Linear vesting is common in more mature crypto projects or companies that aren’t in survival mode. It’s also popular for advisors who contribute intermittently but aren’t full-time employees. Their vesting is often set to a linear schedule over 12-24 months, so their incentives stay aligned without requiring constant presence.

The Hybrid Model: Why Most Projects Use Both

Here’s the real secret: almost no one uses pure cliff or pure linear vesting.
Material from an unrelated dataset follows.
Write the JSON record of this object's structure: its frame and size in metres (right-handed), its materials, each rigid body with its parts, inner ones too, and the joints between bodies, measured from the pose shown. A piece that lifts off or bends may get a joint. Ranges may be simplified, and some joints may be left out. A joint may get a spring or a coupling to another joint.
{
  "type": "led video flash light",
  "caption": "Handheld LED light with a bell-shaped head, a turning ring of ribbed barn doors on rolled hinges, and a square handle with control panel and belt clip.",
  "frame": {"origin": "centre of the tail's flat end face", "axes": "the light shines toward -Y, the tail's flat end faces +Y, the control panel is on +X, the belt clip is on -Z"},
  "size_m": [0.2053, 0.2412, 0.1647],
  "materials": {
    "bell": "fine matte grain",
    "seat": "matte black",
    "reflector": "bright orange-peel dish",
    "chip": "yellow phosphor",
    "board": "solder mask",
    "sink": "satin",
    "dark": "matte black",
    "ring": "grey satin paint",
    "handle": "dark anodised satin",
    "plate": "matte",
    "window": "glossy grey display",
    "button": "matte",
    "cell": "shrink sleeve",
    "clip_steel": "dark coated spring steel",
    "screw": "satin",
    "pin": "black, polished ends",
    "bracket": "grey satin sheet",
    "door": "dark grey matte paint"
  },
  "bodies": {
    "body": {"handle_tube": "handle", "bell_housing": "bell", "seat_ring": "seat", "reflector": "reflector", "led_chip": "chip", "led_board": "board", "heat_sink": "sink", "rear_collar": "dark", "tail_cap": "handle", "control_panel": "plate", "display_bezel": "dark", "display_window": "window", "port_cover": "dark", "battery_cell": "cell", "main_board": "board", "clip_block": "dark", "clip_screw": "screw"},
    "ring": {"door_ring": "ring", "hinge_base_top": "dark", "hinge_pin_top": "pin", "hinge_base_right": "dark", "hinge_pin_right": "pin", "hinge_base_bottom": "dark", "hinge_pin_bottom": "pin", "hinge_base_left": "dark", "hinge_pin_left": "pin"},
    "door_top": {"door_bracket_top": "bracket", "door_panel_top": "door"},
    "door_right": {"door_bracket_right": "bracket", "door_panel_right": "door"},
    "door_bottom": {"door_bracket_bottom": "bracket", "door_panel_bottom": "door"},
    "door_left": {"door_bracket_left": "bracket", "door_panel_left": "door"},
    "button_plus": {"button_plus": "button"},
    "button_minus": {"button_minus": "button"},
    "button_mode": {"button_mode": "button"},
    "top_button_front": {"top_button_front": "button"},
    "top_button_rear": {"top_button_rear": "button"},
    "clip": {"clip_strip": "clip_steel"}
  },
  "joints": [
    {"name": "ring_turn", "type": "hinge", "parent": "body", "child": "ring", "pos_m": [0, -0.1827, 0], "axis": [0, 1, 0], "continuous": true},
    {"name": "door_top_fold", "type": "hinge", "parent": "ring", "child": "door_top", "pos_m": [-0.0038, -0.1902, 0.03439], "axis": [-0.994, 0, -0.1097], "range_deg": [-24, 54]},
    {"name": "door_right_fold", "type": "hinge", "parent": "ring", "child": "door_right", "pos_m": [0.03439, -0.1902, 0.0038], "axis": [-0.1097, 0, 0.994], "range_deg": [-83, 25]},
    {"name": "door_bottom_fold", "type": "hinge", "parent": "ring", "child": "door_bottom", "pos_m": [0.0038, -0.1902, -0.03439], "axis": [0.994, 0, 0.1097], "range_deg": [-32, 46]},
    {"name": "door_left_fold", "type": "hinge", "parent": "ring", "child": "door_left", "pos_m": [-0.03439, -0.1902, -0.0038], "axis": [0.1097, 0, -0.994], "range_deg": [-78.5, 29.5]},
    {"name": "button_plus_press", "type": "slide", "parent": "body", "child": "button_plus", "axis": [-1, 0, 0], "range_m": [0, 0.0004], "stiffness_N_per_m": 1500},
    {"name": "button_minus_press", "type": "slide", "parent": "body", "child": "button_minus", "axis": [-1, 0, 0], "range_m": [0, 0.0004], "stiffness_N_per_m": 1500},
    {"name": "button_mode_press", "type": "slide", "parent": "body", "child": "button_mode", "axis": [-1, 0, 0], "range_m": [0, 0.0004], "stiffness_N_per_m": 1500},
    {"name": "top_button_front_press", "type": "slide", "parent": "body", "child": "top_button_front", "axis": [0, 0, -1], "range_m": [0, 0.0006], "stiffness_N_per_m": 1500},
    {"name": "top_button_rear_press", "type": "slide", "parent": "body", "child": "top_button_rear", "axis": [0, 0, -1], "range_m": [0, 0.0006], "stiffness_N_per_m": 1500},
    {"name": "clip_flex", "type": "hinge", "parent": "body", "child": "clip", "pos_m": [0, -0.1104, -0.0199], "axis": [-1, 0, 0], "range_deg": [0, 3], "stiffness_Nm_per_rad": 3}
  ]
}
The industry standard is a four-year vesting schedule with a one-year cliff.

How it works:

  • Year 1: No tokens unlock until day 365. Then, 25% (2,500 tokens) release all at once.
  • Years 2-4: The remaining 75% (7,500 tokens) unlock evenly over 36 months-about 208.33 tokens per month.

This combo gives you the best of both worlds. The cliff protects the company from early departures. The linear portion keeps you engaged after you’ve passed the initial hurdle.
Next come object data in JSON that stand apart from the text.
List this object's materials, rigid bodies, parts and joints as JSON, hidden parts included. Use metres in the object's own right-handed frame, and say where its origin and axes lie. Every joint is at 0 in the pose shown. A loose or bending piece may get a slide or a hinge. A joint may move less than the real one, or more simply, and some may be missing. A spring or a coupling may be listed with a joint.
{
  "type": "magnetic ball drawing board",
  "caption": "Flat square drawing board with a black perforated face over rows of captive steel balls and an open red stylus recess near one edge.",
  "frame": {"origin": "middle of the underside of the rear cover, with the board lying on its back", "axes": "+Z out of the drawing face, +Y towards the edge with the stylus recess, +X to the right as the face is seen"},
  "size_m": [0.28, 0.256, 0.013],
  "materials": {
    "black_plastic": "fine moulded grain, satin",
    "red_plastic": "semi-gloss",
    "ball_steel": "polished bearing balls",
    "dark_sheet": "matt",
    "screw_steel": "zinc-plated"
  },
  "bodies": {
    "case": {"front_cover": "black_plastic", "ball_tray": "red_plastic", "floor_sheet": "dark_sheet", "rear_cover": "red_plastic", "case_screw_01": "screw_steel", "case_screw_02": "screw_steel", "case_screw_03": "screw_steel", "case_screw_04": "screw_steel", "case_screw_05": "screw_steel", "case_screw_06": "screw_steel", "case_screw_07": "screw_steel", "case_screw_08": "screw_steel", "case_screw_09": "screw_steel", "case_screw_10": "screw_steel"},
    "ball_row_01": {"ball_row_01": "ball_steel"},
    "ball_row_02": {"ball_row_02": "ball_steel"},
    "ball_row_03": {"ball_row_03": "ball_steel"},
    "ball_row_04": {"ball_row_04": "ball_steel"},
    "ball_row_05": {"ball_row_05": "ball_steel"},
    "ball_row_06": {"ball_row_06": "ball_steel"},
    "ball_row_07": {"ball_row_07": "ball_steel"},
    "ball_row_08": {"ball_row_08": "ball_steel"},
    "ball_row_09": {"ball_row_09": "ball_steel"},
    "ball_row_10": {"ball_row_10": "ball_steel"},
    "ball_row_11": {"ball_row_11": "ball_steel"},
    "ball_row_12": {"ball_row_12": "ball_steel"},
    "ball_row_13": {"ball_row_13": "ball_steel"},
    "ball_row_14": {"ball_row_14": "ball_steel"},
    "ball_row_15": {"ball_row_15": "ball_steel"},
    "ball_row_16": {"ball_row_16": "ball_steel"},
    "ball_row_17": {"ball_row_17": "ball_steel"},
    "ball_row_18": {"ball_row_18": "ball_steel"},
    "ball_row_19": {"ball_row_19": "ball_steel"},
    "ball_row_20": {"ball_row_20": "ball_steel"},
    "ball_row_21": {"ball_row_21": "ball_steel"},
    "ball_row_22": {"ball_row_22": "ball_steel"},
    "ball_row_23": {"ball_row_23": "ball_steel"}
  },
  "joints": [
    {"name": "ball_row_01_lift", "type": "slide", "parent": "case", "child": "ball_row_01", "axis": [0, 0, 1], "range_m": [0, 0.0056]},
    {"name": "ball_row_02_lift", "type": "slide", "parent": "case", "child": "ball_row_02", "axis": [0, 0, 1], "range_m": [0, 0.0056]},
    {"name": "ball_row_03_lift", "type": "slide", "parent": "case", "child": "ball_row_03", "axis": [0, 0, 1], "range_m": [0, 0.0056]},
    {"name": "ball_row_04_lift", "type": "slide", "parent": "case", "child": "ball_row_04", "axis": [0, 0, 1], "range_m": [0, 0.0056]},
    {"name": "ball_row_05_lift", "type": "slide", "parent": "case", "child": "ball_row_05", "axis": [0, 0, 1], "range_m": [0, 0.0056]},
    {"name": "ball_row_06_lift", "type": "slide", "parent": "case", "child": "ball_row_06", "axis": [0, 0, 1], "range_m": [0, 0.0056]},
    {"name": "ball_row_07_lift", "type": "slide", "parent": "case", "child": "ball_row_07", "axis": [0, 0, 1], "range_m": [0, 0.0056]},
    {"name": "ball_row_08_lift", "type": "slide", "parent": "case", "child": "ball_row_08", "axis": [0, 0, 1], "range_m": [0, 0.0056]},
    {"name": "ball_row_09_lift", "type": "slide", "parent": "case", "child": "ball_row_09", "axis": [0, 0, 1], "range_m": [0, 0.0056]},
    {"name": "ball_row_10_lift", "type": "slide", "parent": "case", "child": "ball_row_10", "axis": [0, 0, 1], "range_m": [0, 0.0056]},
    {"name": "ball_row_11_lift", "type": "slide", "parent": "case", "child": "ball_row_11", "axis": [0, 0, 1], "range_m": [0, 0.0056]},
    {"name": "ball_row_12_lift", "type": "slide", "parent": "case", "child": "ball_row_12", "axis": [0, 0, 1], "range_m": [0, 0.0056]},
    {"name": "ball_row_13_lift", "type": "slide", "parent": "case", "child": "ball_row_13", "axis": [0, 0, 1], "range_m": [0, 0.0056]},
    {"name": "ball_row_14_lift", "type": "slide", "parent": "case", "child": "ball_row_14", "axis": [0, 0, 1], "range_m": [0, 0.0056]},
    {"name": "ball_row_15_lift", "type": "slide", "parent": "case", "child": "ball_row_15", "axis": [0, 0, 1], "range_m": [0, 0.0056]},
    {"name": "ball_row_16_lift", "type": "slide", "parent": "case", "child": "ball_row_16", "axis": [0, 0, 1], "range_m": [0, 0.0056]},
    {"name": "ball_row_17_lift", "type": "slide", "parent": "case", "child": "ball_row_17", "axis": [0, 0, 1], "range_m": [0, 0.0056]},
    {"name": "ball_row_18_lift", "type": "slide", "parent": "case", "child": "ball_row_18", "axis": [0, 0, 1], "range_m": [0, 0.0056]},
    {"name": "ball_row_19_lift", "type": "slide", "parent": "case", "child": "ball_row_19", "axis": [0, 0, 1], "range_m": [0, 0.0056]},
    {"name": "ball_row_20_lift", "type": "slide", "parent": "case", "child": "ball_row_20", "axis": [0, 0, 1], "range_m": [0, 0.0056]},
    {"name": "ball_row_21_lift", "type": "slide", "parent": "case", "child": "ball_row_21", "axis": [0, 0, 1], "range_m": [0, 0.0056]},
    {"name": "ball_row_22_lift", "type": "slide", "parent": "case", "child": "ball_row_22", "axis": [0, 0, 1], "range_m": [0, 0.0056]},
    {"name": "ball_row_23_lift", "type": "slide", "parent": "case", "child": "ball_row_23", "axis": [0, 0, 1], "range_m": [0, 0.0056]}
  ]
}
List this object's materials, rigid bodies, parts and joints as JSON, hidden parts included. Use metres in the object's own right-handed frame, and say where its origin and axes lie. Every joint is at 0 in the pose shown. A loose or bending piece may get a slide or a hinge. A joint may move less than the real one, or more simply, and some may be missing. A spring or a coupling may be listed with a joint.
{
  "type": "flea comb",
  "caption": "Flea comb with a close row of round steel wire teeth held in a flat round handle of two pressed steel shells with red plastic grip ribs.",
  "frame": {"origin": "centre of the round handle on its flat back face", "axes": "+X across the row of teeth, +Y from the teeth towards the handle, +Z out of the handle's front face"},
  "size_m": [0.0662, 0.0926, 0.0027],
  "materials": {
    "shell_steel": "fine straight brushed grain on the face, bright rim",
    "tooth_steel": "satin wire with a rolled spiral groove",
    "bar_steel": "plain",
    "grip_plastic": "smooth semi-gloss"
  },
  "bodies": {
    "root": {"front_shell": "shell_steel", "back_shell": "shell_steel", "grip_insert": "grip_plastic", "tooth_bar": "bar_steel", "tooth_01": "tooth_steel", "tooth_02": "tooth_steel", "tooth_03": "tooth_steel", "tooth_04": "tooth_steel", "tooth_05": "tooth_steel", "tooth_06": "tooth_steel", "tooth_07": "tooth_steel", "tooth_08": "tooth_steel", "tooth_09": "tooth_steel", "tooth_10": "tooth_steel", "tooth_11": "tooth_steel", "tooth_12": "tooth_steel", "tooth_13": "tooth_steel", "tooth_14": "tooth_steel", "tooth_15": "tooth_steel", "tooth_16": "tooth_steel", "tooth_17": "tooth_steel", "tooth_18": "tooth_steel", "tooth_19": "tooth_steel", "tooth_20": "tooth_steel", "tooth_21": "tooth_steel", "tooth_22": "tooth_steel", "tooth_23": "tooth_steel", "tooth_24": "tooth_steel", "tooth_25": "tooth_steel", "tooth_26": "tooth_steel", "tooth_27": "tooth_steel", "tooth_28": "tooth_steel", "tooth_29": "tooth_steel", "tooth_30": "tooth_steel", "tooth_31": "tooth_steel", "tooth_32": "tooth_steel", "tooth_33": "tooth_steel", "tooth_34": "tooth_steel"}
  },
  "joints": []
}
It’s the model used by nearly every major crypto startup-from early Ethereum teams to Solana validators. Even large exchanges like Kraken and Coinbase use this structure for their token grants.

Why does it dominate? Because it balances risk. Too much cliff? You risk demotivating people during their first year. Too little? You risk losing talent before they’ve proven their value.
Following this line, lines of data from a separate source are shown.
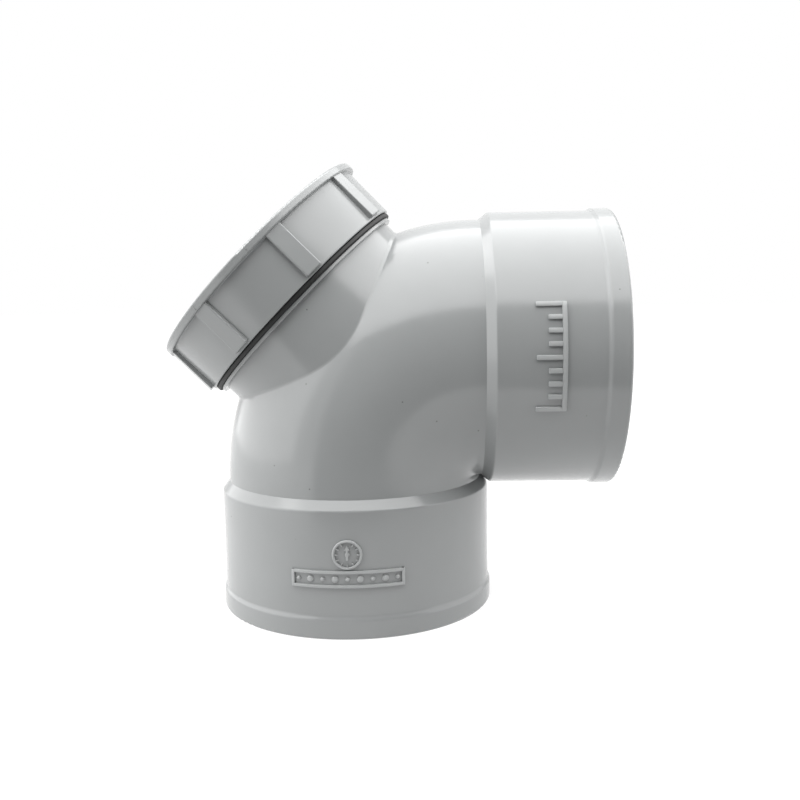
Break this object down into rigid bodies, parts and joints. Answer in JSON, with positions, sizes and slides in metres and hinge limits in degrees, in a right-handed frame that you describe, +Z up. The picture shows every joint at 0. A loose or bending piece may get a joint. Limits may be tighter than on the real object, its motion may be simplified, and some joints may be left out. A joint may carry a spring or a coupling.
{
  "type": "pipe inspection bend",
  "caption": "Tight right-angle PVC-U drain bend with two plain solvent-weld sockets and a ribbed screw cap over an inspection neck.",
  "frame": {"origin": "centre of the lower socket's mouth, which the fitting stands on", "axes": "+Z up the lower socket's axis, +X along the side socket's axis and out of its mouth, the inspection neck points up and back between +Z and -X"},
  "size_m": [0.1579, 0.0984, 0.1579],
  "materials": {
    "grey_pvc": "glossy injection-moulded PVC-U, light neutral grey",
    "cap_pvc": "glossy injection-moulded PVC-U, the same grey, a trace more satin",
    "black_rubber": "matt black moulded rubber"
  },
  "bodies": {
    "elbow": {"elbow_moulding": "grey_pvc"},
    "ring": {"sealing_ring": "black_rubber"},
    "cap": {"screw_cap": "cap_pvc"}
  },
  "joints": [
    {"name": "cap_turn", "type": "hinge", "parent": "elbow", "child": "ring", "pos_m": [0, 0, 0.0916], "axis": [-0.7071, 0, 0.7071], "range_deg": [0, 1440]},
    {"name": "cap_lift", "type": "slide", "parent": "ring", "child": "cap", "axis": [-0.7071, 0, 0.7071], "range_m": [0, 0.02001]}
  ],
  "couplings": [
    {"joint": "cap_lift", "follows": "cap_turn", "m_per_rad": 0.00079577}
  ]
}
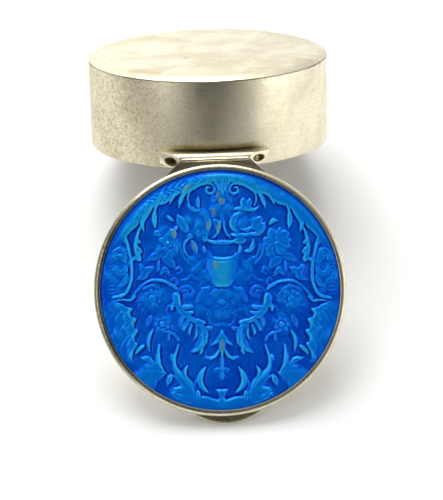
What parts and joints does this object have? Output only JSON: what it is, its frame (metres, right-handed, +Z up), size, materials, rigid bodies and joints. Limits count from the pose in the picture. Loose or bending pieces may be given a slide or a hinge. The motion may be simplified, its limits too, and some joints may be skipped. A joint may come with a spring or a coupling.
{
  "type": "enamel pill box",
  "caption": "Round silver pill box with a hinged, blue guilloche enamel lid, set down open like a tent on its rim and its thumb piece.",
  "frame": {"origin": "on the table, under the middle of the standing open box", "axes": "+Z up, the open lid towards -Y, the box towards +Y, the hinge along X"},
  "size_m": [0.036, 0.0692, 0.0305],
  "materials": {
    "silver": "tarnished silver, brushed",
    "inside_silver": "dull silver",
    "pin": "dark tarnished",
    "enamel": "translucent blue enamel over chased relief"
  },
  "bodies": {
    "box": {"box_wall": "silver", "box_base": "silver", "hinge_bearer": "silver", "hinge_pin": "pin"},
    "lid": {"lid_plate": "inside_silver", "lid_bezel": "silver", "enamel_plaque": "enamel", "lid_hinge_leaf": "silver", "thumb_piece": "silver"}
  },
  "joints": [
    {"name": "lid_hinge", "type": "hinge", "parent": "box", "child": "lid", "pos_m": [0, -0.0028, 0.02109], "axis": [1, 0, 0], "range_deg": [0, 110.7]}
  ]
}
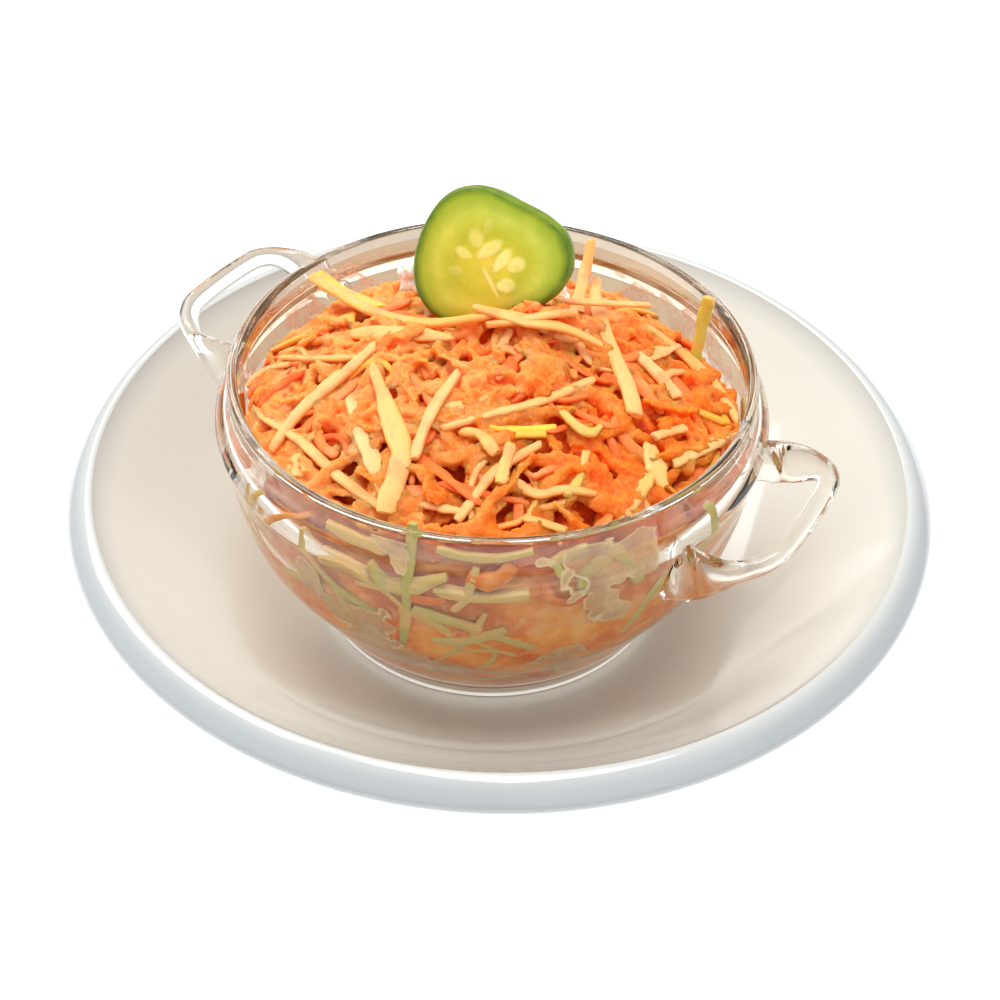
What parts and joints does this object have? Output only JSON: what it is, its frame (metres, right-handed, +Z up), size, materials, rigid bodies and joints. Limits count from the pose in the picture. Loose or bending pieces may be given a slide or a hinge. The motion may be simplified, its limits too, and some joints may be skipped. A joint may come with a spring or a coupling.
{
  "type": "coleslaw",
  "caption": "Coleslaw of shredded carrot and cabbage heaped in a clear glass cup with two handles, topped with a slice of cucumber, standing in a deep white saucer.",
  "frame": {"origin": "middle of the saucer's foot, on the surface that it stands on", "axes": "+Z up, +X along the cup's two handles, the heap stands highest against the glass towards +X -Y"},
  "size_m": [0.2, 0.2, 0.1022],
  "materials": {
    "porcelain": "glossy white glaze",
    "clear_glass": "clear, pressed",
    "dressed_shreds": "moist, creamy",
    "cucumber": "moist cut flesh with a green skin"
  },
  "bodies": {
    "root": {"saucer": "porcelain", "cup": "clear_glass", "coleslaw": "dressed_shreds", "cucumber_slice": "cucumber"}
  },
  "joints": []
}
A person receives monthly streams of glowing crypto tokens from a whimsical hourglass.

Which One Is Better for You?

It depends on your role, your risk tolerance, and the project’s stage.

If you’re joining a brand-new team with no revenue, no users, and high uncertainty, a one-year cliff makes sense. You’re betting on the long game. The cliff ensures everyone’s aligned: if you don’t believe in the project enough to stick around for a year, you shouldn’t get rewarded.

If you’re joining a project that’s already launched, has a working product, and is scaling-then linear vesting matters more. You want steady growth. You want to see your effort reflected monthly. You don’t want to feel like you’re playing a game of “wait and see.”

Here’s a quick guide:

Cliff vs Linear Vesting Comparison
Feature Cliff Vesting Linear Vesting
First payout After cliff period (e.g., 1 year) Immediately (monthly/quarterly)
Best for Early-stage startups, high-risk projects Mature teams, steady growth
Retention power High-forces commitment Low to moderate-rewards consistency
Psychological impact Stressful during cliff, rewarding after Steady, predictable, less anxiety
Administrative complexity Simple-only one trigger Higher-continuous calculations
Common in Founders, core engineers, early hires Advisors, non-engineering roles, public chains

What Happens If You Leave Early?

This is where people get surprised.

If you leave before the cliff, you lose everything. No partial credit. No pro-rata. Just zero. That’s intentional. The contract doesn’t calculate what you’ve earned-it checks if the cliff has passed. If not, no tokens move.

If you leave after the cliff but before full vesting, you keep what’s already vested. In the hybrid model, if you leave after 18 months, you keep the 2,500 tokens from the cliff plus 6 months of linear vesting (about 1,250 tokens). Total: 3,750 tokens. The rest are forfeited.

Some projects now offer “accelerated vesting” if the company is acquired or goes public. That’s rare, but it’s a nice perk when it happens.

Real-World Examples

Take Sui’s 2023 token distribution. They granted 1,000 tokens each to 10 core team members with a one-year cliff. None of them received anything until the 365-day mark. After that, 25% released, and the rest followed monthly. All 10 stayed past year one.

On the other hand, Polygon’s advisor pool uses linear vesting over 24 months. Advisors get paid monthly based on contributions, not time. No cliff. Just steady, predictable releases.

Even Bitcoin mining pools are adopting this. Some now use linear vesting for node operators-rewarding consistent uptime rather than one-time setup.

A hybrid vesting system shows a gate opening to release tokens while a waterwheel slowly distributes the rest.

What’s Changing in 2026?

More projects are customizing vesting by role.

  • Marketing hires: 2-year linear, no cliff.
  • Core developers: 4-year with 1-year cliff.
  • Advisors: 18-month linear, no cliff.
  • Founders: 5-year with 2-year cliff.

Why? Because not all roles need the same level of protection. A designer can be replaced faster than a blockchain engineer. A marketing lead might leave after six months if the product flops-so a no-cliff, 2-year linear schedule keeps them motivated without locking them in too hard.

Smart contracts now make this easy. You can set different schedules per wallet, per role, even per individual. The days of one-size-fits-all vesting are over.

Common Mistakes to Avoid

  • Assuming you’ll get tokens right away. Always check the vesting schedule before accepting a role.
  • Ignoring the cliff. If you’re offered 10,000 tokens, but there’s a one-year cliff, your effective starting value is zero until day 365.
  • Not asking about acceleration events. What happens if the project is bought? Will you get your remaining tokens early?
  • Thinking linear vesting = less risk. It doesn’t protect the company. If you leave after 6 months with linear vesting, you’ve already earned half your tokens.

Final Thoughts

Cliff vesting is a gate. Linear vesting is a stream. The best systems use both: the gate to keep out short-term players, the stream to keep everyone moving forward.

If you’re evaluating a crypto job offer, don’t just look at the total token amount. Look at the schedule. Ask: When do I get my first payout? What happens if I leave early? Is there a cliff? How long is it?

Token allocation isn’t just compensation-it’s a signal of how the company thinks about loyalty, risk, and long-term value.